Oh, how tired the Israelites must have gotten of their family saga over the thousands of years that are the Old Testament. Oh, how weary of himself Paul was, with all his striving toward excellence in his purpose-driven life. Oh, how close we are to the grave – closer every day – and how hard the slog is for us. Oh, how sweet it is to have a Lord who makes the criteria for your salvation not your actions, your intentions, or your careers of failed good works. Oh, how free it is that he makes his own death and resurrection your gate into a new life. You’ve been living your life with strings attached, maybe even cords, ropes, or cables. But Jesus cuts through it all. He slices through the Israelites’ long history of faithfulness, through Paul’s body of death, and through your own attempts to justify yourself before the rest of the world and before God. And he says, “Well, that’s all over now. The Old Testament that is your own history is done now. I have a New Testament to give you, a new and last will and testament. I’m giving you myself. I’m giving you everything God graciously has in store for you.”

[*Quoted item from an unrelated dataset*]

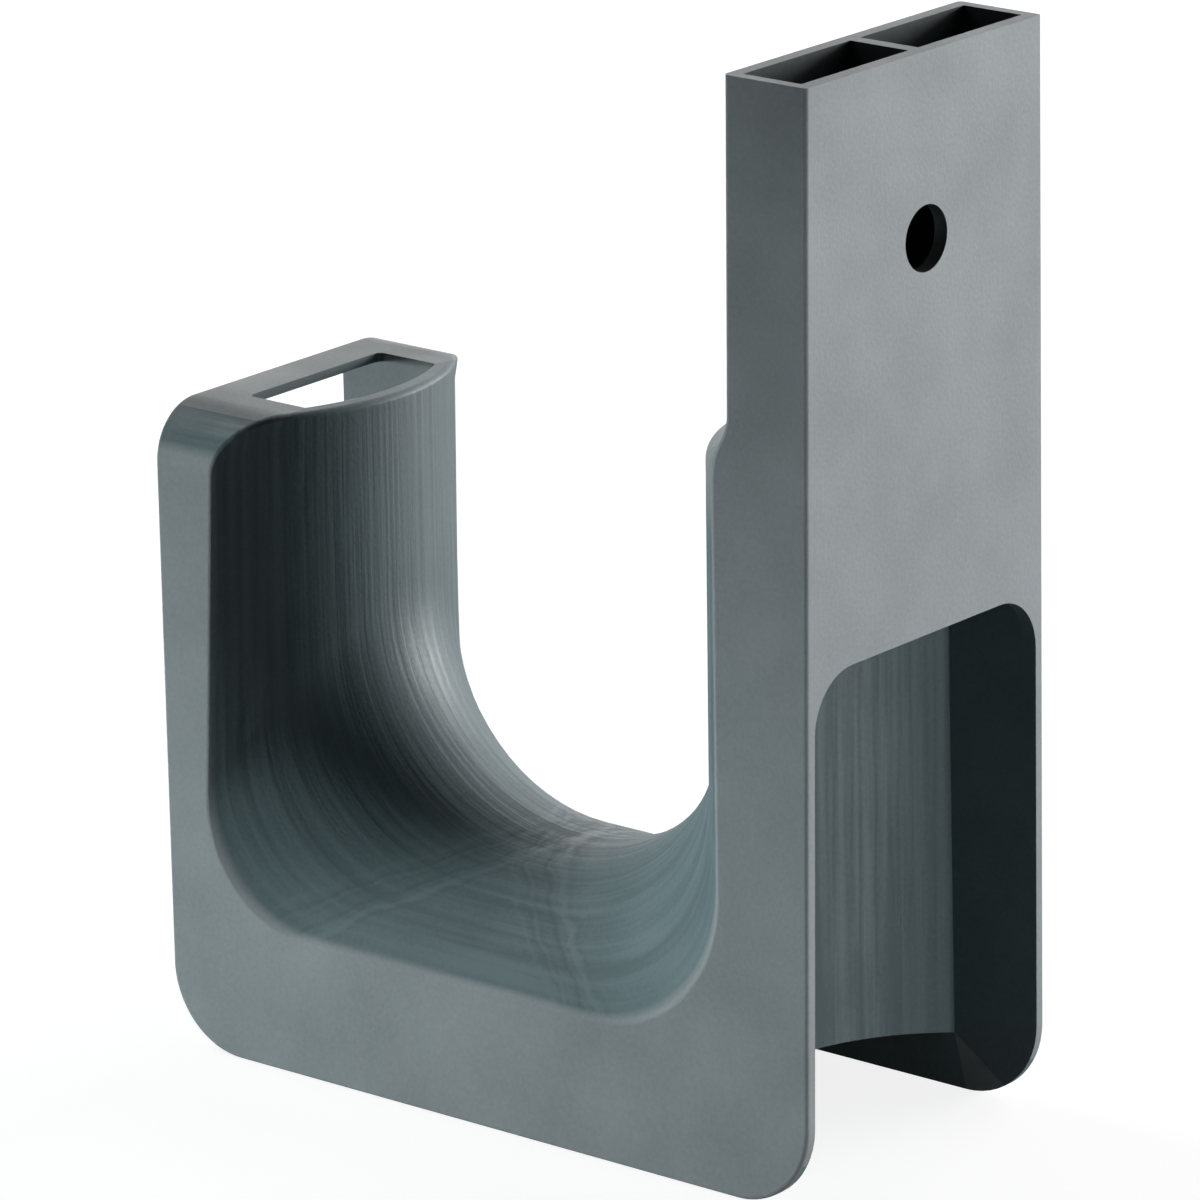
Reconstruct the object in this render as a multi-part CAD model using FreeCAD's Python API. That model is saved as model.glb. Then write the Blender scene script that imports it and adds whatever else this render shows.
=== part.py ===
import FreeCAD, Part
import math
import os

# J hook that carries a bundle of data cables, moulded in one piece.
# Units are mm. The origin is the middle of the screw hole on the wall face.
# +Z is up, the wall is on the +Y side, and the hook reaches out towards -Y.

os.makedirs("parts", exist_ok=True)
V = FreeCAD.Vector

# Overall size
width_low = 41.0            # across the side faces at the bottom edge
width_taper = 1.9           # the width is this much less at the top of the post
top_above_hole = 19.3
bottom_below_hole = 99.1
tip_below_hole = 27.85      # top of the tip
reach = 87.5                # wall face to the outer face of the tip, at its top
tip_taper = 1.0             # the reach is this much less at the bottom
bottom_corner = 9.3
tip_shoulder = 6.2
edge_round = 0.4
rim_round = 0.6             # along the throat's rim and the front of the post

# Post and screw hole
post_depth = 10.4
screw = 6.35                # shank of the quarter-inch screw
screw_clearance = 0.65
screw_hole = screw + screw_clearance
cell_floor_below_hole = 17.0
partition = 1.8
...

In 1518 Martin Luther, whose name this congregation bears, said, “The law says, do this, and it is never done. But the gospel says, believe this, and it’s done already.” The world around you says, “Do this. Be this. Act this way. Accomplish this.” And it’s never done. Your history bears it out. But Jesus says, “Trust me. I’ve got it all in hand. And I’m bringing it all round right.” And it’s already done. Ain’t nothing to do, there’s just Christ to trust. Given how my own past has gone, it’s the only option I have left. And I don’t even have to choose it, because it’s already been given to me. And when the burden of Jesus’ freedom and faith is placed on me, all I can say is, “It’s like toting air. Give me more. Lay it on me.” Amen.